### OBJECTIVE:
Go through the lines below and copy each one that holds the string "materials".
··· INFORMATION SHOWN ···
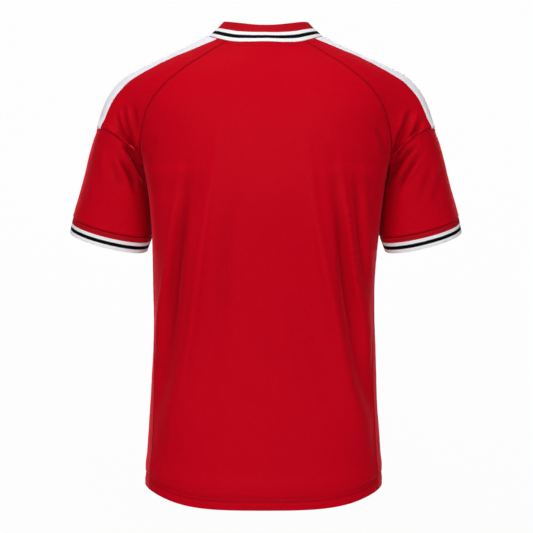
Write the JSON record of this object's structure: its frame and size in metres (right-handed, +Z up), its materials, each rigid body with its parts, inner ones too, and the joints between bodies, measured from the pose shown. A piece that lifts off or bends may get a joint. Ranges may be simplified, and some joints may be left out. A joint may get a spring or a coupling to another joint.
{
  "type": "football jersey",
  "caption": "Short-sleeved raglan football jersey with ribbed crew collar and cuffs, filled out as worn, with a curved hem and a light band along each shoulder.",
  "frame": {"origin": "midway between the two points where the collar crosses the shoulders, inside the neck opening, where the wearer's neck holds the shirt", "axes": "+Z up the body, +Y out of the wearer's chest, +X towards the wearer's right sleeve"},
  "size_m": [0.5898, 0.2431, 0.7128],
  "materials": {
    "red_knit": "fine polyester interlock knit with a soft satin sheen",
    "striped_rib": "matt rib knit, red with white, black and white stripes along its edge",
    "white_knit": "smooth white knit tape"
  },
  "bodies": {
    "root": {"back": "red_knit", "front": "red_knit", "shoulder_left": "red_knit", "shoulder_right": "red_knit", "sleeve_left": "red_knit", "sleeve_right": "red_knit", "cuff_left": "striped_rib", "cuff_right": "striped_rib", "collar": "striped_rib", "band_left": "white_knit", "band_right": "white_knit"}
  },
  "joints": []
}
···
### SOLUTION:
Write the JSON record of this object's structure: its frame and size in metres (right-handed, +Z up), its materials, each rigid body with its parts, inner ones too, and the joints between bodies, measured from the pose shown. A piece that lifts off or bends may get a joint. Ranges may be simplified, and some joints may be left out. A joint may get a spring or a coupling to another joint.
  "materials": {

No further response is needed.